Semantic Web and Knowledge Services
"The Semantic Web is an extension of the current web in which information is given well-defined meaning, better enabling computers and people to work in cooperation" (Berners-Lee et al., 2001).

Our research in the Semantic Web area looks at the potentials of fusing together advances in a range of disciplines, and applying them in a systemic way to simplify the development of intelligent, knowledge-based web services and to facilitate human access and use of knowledge available on the web. For instance, we are exploring ways in which tnatural language interfaces can be used to facilitate access to data distributed over different repositories. We are also developing infrastructures to support rapid development and deployment of semantic web services, which can be used to create web applications on-the-fly. We are also investigating ways in which semantic technology can support learning on the web, through a combination of knowledge representation support, pedagogical theories and intelligent content aggregation mechanisms. Finally, we are also investigating the Semantic Web itself as a domain of analysis and performing large scale empirical studies to uncover data about the concrete epistemologies which can be found on the Semantic Web.
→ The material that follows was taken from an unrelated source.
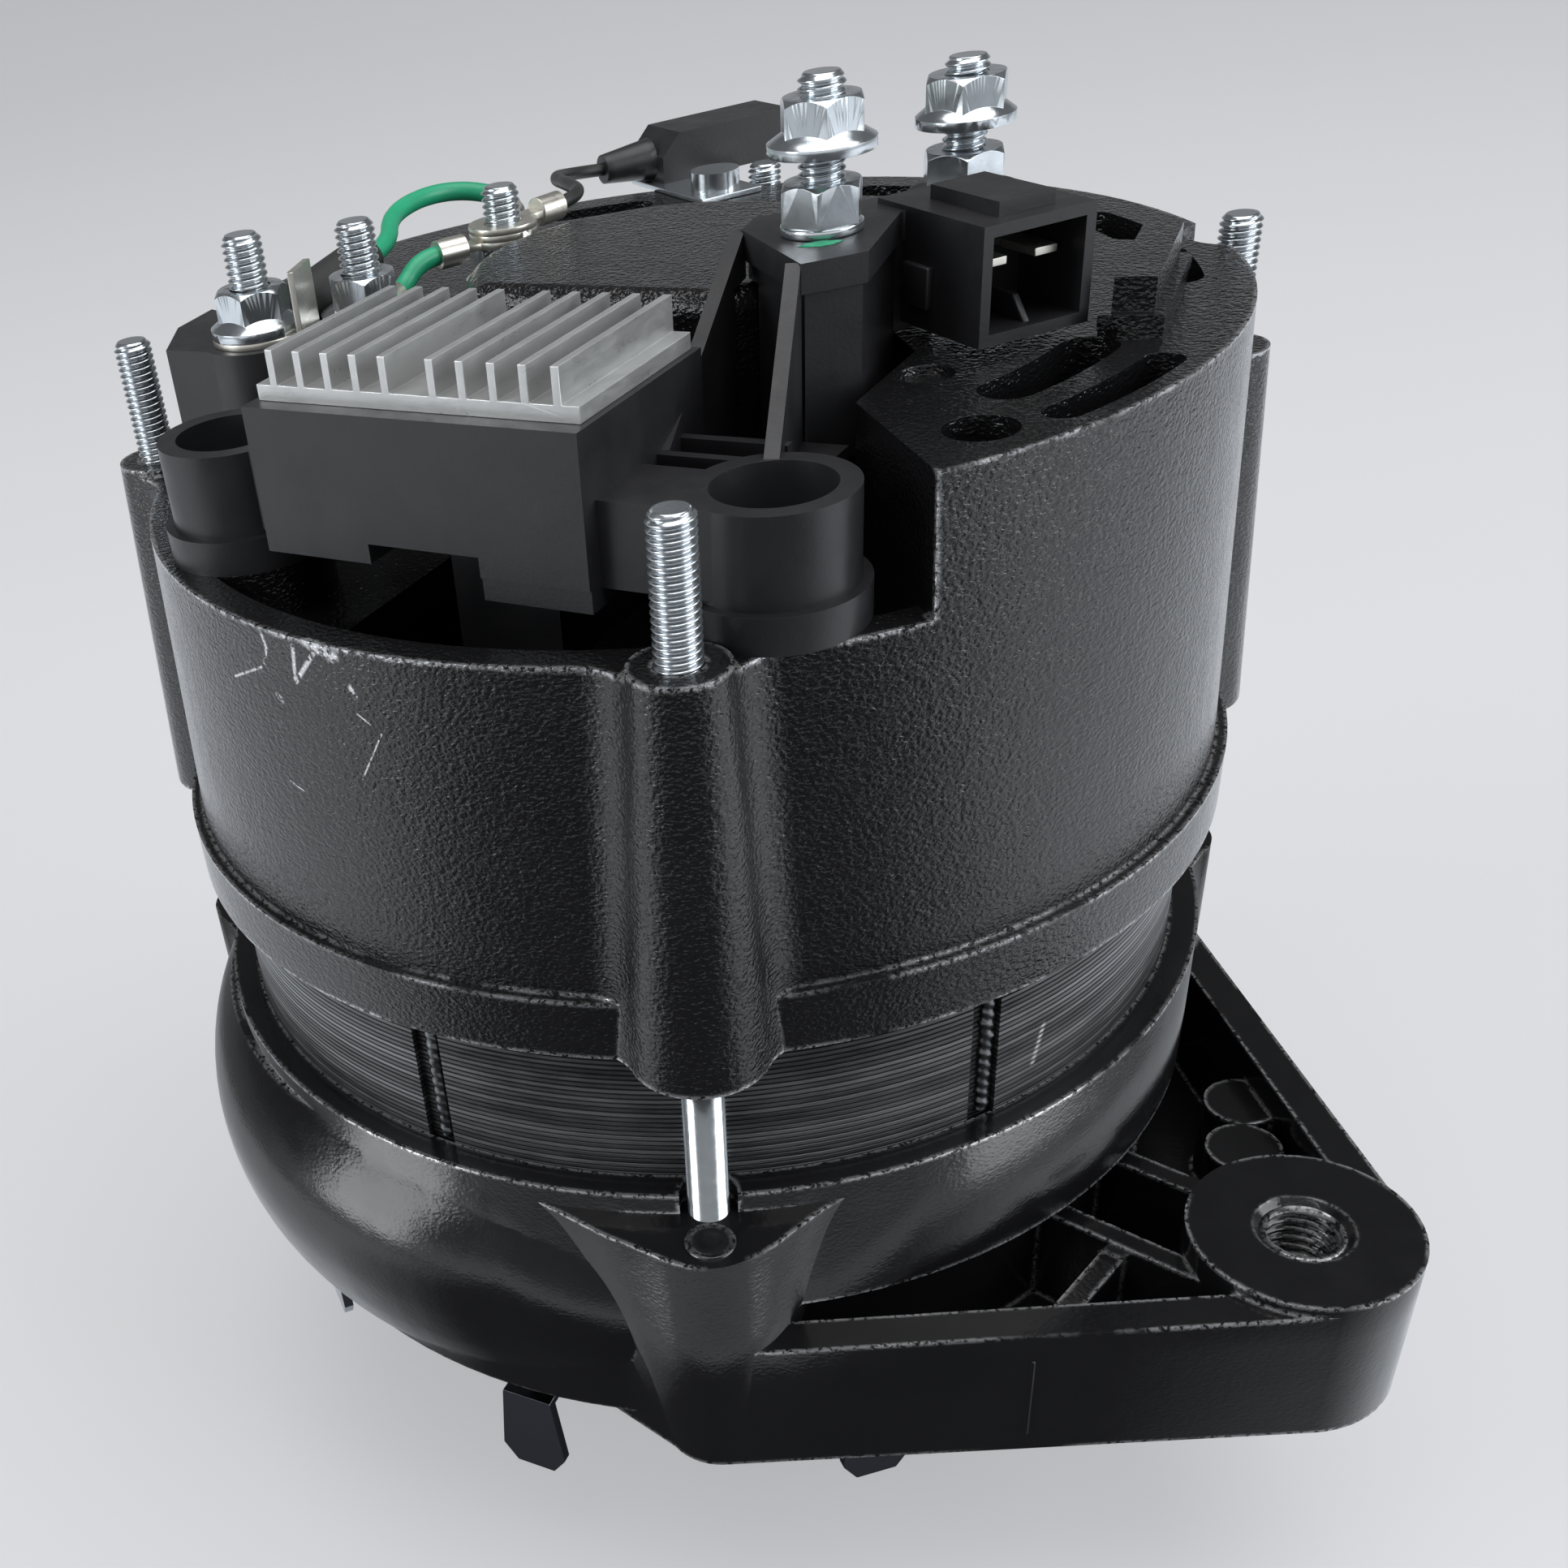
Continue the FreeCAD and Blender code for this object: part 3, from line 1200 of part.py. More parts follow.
def field_bush():
    x, y = field_stud
    sleeve = ring(terminal_stud_radius + 1.5 - fit_gap, terminal_stud_radius + fit_gap, ceiling - 1.0,
                  plateau_top, x, y)
    flange = ring(terminal_stud_radius + 1.8, terminal_stud_radius + fit_gap, ceiling - 2.5, ceiling, x, y)
    return sleeve.fuse(flange).removeSplitter()


def terminal_flange_nuts():
    solids = []
    for index, ((x, y), seat) in enumerate(terminal_seats()):
        lift = blade_thickness if index < 2 else 0.0
        low = seat + lift
        solids.append(flange_nut(m5_across_flats, m5_flange_radius, terminal_stud_radius + fit_gap, low,
                                 low + m5_flange_nut_height, x, y, 12.0 + 17.0 * index))
    return solids


blade_thickness = 0.8
blade_width = 6.3
ring_terminal_low = plateau_top + m5_flange_nut_height


def blade_terminal():
    x, y = post_stud
    seat = terminal_block_top
    washer = ring(m5_flange_radius, terminal_stud_radius + fit_gap, seat, seat + blade_thickness, x, y)
    tongue = Part.makeBox(3.0, blade_width, blade_thickness)
    tongue.translate(Vector(m5_flange_radius - 1.6, -blade_width / 2, seat))
    blade = Part.makeBox(blade_thickness, blade_width, 8.0)
    blade.translate(Vector(m5_flange_radius + 0.6, -blade_width / 2, seat))
    tab = tongue.fuse(blade)
    tab.rotate(Vector(0, 0, 0), Vector(0, 0, 1), 38.0)
    lead_tab = Part.makeBox(blade_reach, blade_width * 0.6, blade_thickness)
    lead_tab.translate(Vector(0, -blade_width * 0.3, seat))
    lead_tab.rotate(Vector(0, 0, 0), Vector(0, 0, 1), blade_heading)
    hole = cylinder(terminal_stud_radius + fit_gap, seat - 1, seat + 9, x, y)
    return washer.fuse([moved(tab, x, y), moved(lead_tab, x, y)]).cut(hole).removeSplitter()


def ring_terminal(x, y, low, heading):
    eye = ring(4.6, terminal_stud_radius + fit_gap, low, low + blade_thickness, x, y)
    tongue = Part.makeBox(crimp_start, 3.0, blade_thickness)
    tongue.translate(Vector(3.8, -1.5, low))
    barrel = Part.makeCylinder(crimp_radius, crimp_length, Vector(crimp_start, 0, low + blade_thickness / 2),
                               Vector(1, 0, 0))
    piece = tongue.fuse(barrel)
    piece.rotate(Vector(0, 0, 0), Vector(0, 0, 1), heading)
    hole = cylinder(terminal_stud_radius + fit_gap, low - 1, low + 3, x, y)
    return eye.fuse(moved(piece, x, y)).cut(hole).removeSplitter()


def ring_terminals():
    solids = []
    for level, heading in enumerate(ring_headings):
        solids.append(ring_terminal(*field_stud, ring_terminal_low + level * blade_thickness, heading))
    solids.append(ring_terminal(*inner_stud, terminal_block_top - 1.0, inner_heading))
    return solids


crimp_start = 6.3
crimp_length = 4.0
crimp_radius = 1.8
ring_headings = (262.0, 135.0, 95.0)
inner_heading = 125.0


# Leads: straight runs joined by arcs

def lead_tube(points, radius):
    pieces = []
    cursor = points[0]
    for index in range(1, len(points) - 1):
        before, corner, after = points[index - 1], points[index], points[index + 1]
        run_in = corner.sub(before)
        run_out = after.sub(corner)
        turn = run_in.getAngle(run_out)
        arc_radius = 0.45 * min(run_in.Length, run_out.Length) / math.tan(turn / 2)
        trim = arc_radius * math.tan(turn / 2)
        way_in = Vector(run_in).normalize()
        way_out = Vector(run_out).normalize()
        arc_start = corner - way_in * trim
        arc_end = corner + way_out * trim
        towards_centre = (way_out - way_in).normalize()
        arc_middle = corner + towards_centre * (arc_radius / math.cos(turn / 2) - arc_radius)
        pieces.append(Part.LineSegment(cursor, arc_start).toShape())
        pieces.append(Part.Arc(arc_start, arc_middle, arc_end).toShape())
        cursor = arc_end
        print("  turn", round(math.degrees(turn)), "arc radius", round(arc_radius, 2))
    pieces.append(Part.LineSegment(cursor, points[-1]).toShape())
    length = sum(piece.Length for piece in pieces)
    profile = Part.Wire(Part.makeCircle(radius, points[0], points[1].sub(points[0])))
    tube = Part.Wire(pieces).makePipeShell([profile], True, False)
    section = math.pi * radius * radius
    print("  lead length", round(length, 2), "volume ratio", round(tube.Volume / (section * length), 4))
    return tube


def crimp_exit(stud, low, heading):
    spot = Vector(stud[0], stud[1], low + blade_thickness / 2)
    return spot + polar(crimp_start + crimp_length, heading)


def ring_exit(level):
    return crimp_exit(field_stud, ring_terminal_low + level * blade_thickness, ring_headings[level])


lead_radius = 1.2
thin_lead_radius = 0.9
boot_radius = 3.2
boot_end = Vector(-40.0, -15.5, plateau_top + 6.0)
blade_reach = 9.0
blade_heading = 118.0


def boot_start():
    spot = Vector(post_stud[0], post_stud[1], terminal_block_top + blade_thickness / 2)
    return spot + polar(blade_reach, blade_heading)


def boot_direction():
    return (boot_end - boot_start()).normalize()


def long_lead_points():
    start = ring_exit(1)
    level = ring_terminal_low
    return [start, start + polar(4.5, ring_headings[1]), Vector(-46.5, 11.0, level + 2.0),
            Vector(-51.0, 7.5, level + 3.0), Vector(-51.5, 1.0, level + 3.3),
            Vector(-48.0, -6.5, level + 2.8), boot_end + boot_direction() * 4.5, boot_end]


def short_lead_points():
    start = ring_exit(0)
    end = crimp_exit(inner_stud, terminal_block_top - 1.0, inner_heading)
    return [start, start + polar(2.6, ring_headings[0]), end + polar(2.6, inner_heading), end]


def lead_boot():
    direction = boot_direction()
    length = (boot_end - boot_start()).Length
    body = Part.makeCylinder(boot_radius, length * 0.7 - loose_gap, boot_start() + direction * loose_gap * 2,
                             direction)
    neck = Part.makeCone(boot_radius, lead_radius + 0.8, length * 0.3,
                         boot_start() + direction * length * 0.7, direction)
    return body.fuse(neck).removeSplitter()


# Suppression capacitor on its bracket behind the rear rim. Its own axes are out from the rim and along.

capacitor_low = plateau_top + capacitor_strap
capacitor_high = capacitor_low + capacitor_height
capacitor_axis_height = capacitor_low + capacitor_height * 0.45
bracket_half = 5.0


def capacitor_frame(shape):
    placed = turned(shape, capacitor_angle + capacitor_turn)
    spot = polar(capacitor_distance, capacitor_angle)
    return moved(placed, spot.x, spot.y)


def capacitor_point(out, along, height):
    heading = capacitor_angle + capacitor_turn
    return (polar(capacitor_distance, capacitor_angle) + polar(out, heading) + polar(along, heading + 90)
            + Vector(0, 0, height))


capacitor_screw_spot = capacitor_point(-capacitor_screw_reach, capacitor_screw_shift, 0)


def suppression_capacitor():
    half = capacitor_length / 2
    bevel = 3.0
    outline = ((half, capacitor_low), (half, capacitor_high - bevel), (half - bevel, capacitor_high),
               (bevel - half, capacitor_high), (-half, capacitor_high - bevel), (-half, capacitor_low))
    profile = [Vector(-capacitor_front, along, height) for along, height in outline]
    face = Part.Face(Part.makePolygon(profile + profile[:1]))
    body = face.extrude(Vector(capacitor_front + capacitor_back, 0, 0))
    relief = Part.makeCone(2.9, 2.0, strain_relief_length, Vector(0, half, capacitor_axis_height),
                           Vector(0, 1, 0))
    return capacitor_frame(body.fuse(relief).removeSplitter())


def capacitor_bracket():
    inner = capacitor_screw_reach + bracket_half
    strap = Part.makeBox(inner + capacitor_back - 2.0, 2 * bracket_half, capacitor_strap)
    strap.translate(Vector(-inner, capacitor_screw_shift - bracket_half, plateau_top))
    shape = capacitor_frame(strap)
    spot = capacitor_screw_spot
    return shape.cut(cylinder(screw_radius + fit_gap, plateau_top - 1, plateau_top + 3, spot.x, spot.y))


def capacitor_lead_points():
    tip = capacitor_length / 2 + strain_relief_length
    start = capacitor_point(0, tip, capacitor_axis_height)
    end = ring_exit(2)
    return [start, capacitor_point(0, tip + 5.0, capacitor_axis_height + 0.4),
            Vector(-50.0, 24.0, ring_terminal_low + 1.0), Vector(-39.5, 18.5, ring_terminal_low + 2.2),
            end + polar(5.0, ring_headings[2]) + Vector(0, 0, 0.4), end]


# Build every sub-part

def main():
    save("drive_end_housing", drive_end_housing())
    save("rear_housing", rear_housing())
    save("stator_core", stator_core())
    save("stator_winding", stator_winding())
    save_group("through_bolts", through_bolts())
    front = (shaft_radius, front_bearing_outer, front_ball_radius)
    front_span = (front_bearing_low, front_bearing_high)
    rear = (rear_bearing_bore, rear_bearing_outer, rear_ball_radius)
    rear_span = (rear_bearing_low, rear_bearing_high)
    save("front_bearing_outer_race", outer_race(*front, *front_span))
    save("front_bearing_inner_race", inner_race(*front, *front_span))
    save_group("front_bearing_balls", ball_set(*front, front_ball_count, *front_span))
    save("rear_bearing_outer_race", outer_race(*rear, *rear_span))
    save("rear_bearing_inner_race", inner_race(*rear, *rear_span))
    save_group("rear_bearing_balls", ball_set(*rear, rear_ball_count, *rear_span))
    save("bearing_retainer", bearing_retainer())
    save_group("retainer_screws", retainer_screws())
    save("rotor_shaft", rotor_shaft())
    save("front_claw_pole", claw_pole(True))
    save("rear_claw_pole", claw_pole(False))
    save("coil_bobbin", coil_bobbin())
    save("field_coil", field_coil())
    save("slip_ring_sleeve", slip_ring_sleeve())
    save_group("slip_rings", slip_rings())
    save("fan", fan())
    save("fan_spacer", fan_spacer())
    save("pulley", pulley())
    save("shaft_key", shaft_key())
    save("lock_washer", ring(shaft_radius + 5.5, thread_radius + fit_gap,
                             nut_seat - lock_washer_thickness, nut_seat))
    save("shaft_nut", hex_nut(shaft_nut_across_flats, thread_radius + fit_gap,
                              nut_seat - lock_washer_thickness - shaft_nut_height,
                              nut_seat - lock_washer_thickness))
    save("regulator_housing", regulator_housing())
    save("heat_sink", heat_sink())
    save_group("connector_pins", connector_pins())
    save_group("regulator_screws", regulator_screws())
    for name, middle in zip(("lower", "upper"), brush_heights):
        save(name + "_brush", brush(middle))
        save(name + "_brush_spring", brush_spring(middle))
    x, y = tower_stud
    bore = tower_stud_radius - thread_depth + fit_gap
    nut_high = tower_flange_low + m5_flange_nut_height
    save("tower_stud", stud(tower_stud_radius, tower_top - 8.0, nut_high + 0.2,
                            tower_top + tower_stud_stand, x, y))
    save("tower_washer", ring(4.4, tower_stud_radius + fit_gap, tower_top, tower_nut_low, x, y))
    save("tower_nut", hex_nut(m5_across_flats, bore, tower_nut_low, tower_nut_low + m5_nut_height, x, y, 8.0))
    save("tower_flange_nut", flange_nut(m5_across_flats, m5_flange_radius, bore, tower_flange_low, nut_high,
                                        x, y, 20.0))
    save("positive_diode_plate", positive_plate())
    save("negative_diode_plate", rectifier_plate_solid(negative_plate_low, 1))
    save_group("positive_diodes", diodes(positive_plate_low, 0))
    save_group("negative_diodes", diodes(negative_plate_low, 1))
    save_group("rectifier_spacers", rectifier_spacers())
    save_group("rectifier_screws", rectifier_screws())
    save("output_stud", output_stud_solid())
    save("output_insulator", output_insulator())
    x, y = output_stud
    bore = output_stud_radius - thread_depth + fit_gap
    save("output_nut", hex_nut(m6_across_flats, bore, output_nut_low, output_nut_low + m6_nut_height,
                               x, y, 15.0))
    save("output_flange_nut", flange_nut(m6_across_flats, m6_flange_radius, bore, output_flange_low,
                                         output_flange_low + m6_flange_nut_height, x, y, 5.0))
    save("terminal_block", terminal_block())
    save_group("terminal_studs", terminal_studs())
    save("field_stud_bush", field_bush())
    save_group("terminal_flange_nuts", terminal_flange_nuts())
    save("blade_terminal", blade_terminal())
    save_group("ring_terminals", ring_terminals())
    save("lead_boot", lead_boot())
    save_group("green_leads", [lead_tube(long_lead_points(), lead_radius),
                               lead_tube(short_lead_points(), lead_radius)])
    save("suppression_capacitor", suppression_capacitor())
    save("capacitor_bracket", capacitor_bracket())
    spot = capacitor_screw_spot
    save("capacitor_screw", screw(spot.x, spot.y, plateau_top + capacitor_strap, ceiling - 1.0))
    save("capacitor_lead", lead_tube(capacitor_lead_points(), thin_lead_radius))


main()
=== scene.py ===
"""Looks of the alternator: materials, threads, springs, leads, wear, camera and light."""
import json
import math

import bmesh
import bpy
from mathutils import Matrix, Vector, noise


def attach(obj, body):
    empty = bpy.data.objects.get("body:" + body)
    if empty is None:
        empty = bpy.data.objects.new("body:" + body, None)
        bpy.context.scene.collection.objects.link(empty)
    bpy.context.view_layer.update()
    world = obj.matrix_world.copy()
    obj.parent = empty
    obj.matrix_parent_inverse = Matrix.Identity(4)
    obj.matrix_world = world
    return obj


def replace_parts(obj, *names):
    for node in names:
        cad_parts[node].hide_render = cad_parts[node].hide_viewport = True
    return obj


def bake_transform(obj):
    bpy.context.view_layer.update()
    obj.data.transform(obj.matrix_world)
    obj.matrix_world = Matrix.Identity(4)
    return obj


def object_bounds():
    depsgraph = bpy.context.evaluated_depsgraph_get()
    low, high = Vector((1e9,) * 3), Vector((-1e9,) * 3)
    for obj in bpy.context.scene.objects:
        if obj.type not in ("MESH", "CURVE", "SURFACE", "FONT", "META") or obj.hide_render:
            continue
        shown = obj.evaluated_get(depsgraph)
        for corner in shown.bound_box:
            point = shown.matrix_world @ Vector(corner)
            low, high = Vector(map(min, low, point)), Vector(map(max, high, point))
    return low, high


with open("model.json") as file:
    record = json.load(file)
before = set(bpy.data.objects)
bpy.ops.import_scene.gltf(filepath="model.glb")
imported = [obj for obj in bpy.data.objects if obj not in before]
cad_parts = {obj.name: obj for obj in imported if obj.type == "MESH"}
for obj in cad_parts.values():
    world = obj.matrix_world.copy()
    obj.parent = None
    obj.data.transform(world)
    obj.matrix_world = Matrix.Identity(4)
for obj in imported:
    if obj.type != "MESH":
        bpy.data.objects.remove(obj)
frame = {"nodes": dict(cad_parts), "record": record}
cad_low, cad_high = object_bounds()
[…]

This exciting new area of research gives us concrete insights on the different conceptualizations that are present on the Semantic Web by giving us the possibility to discover which are the most common viewpoints, which viewpoints are mutually inconsistent, to what extent different models agree or disagree, etc...

Our aim is to be at the forefront of both theoretical and practical developments on the Semantic Web not only by developing theories and models, but also by building concrete applications, for a variety of domains and user communities, including KMi and the Open University itself.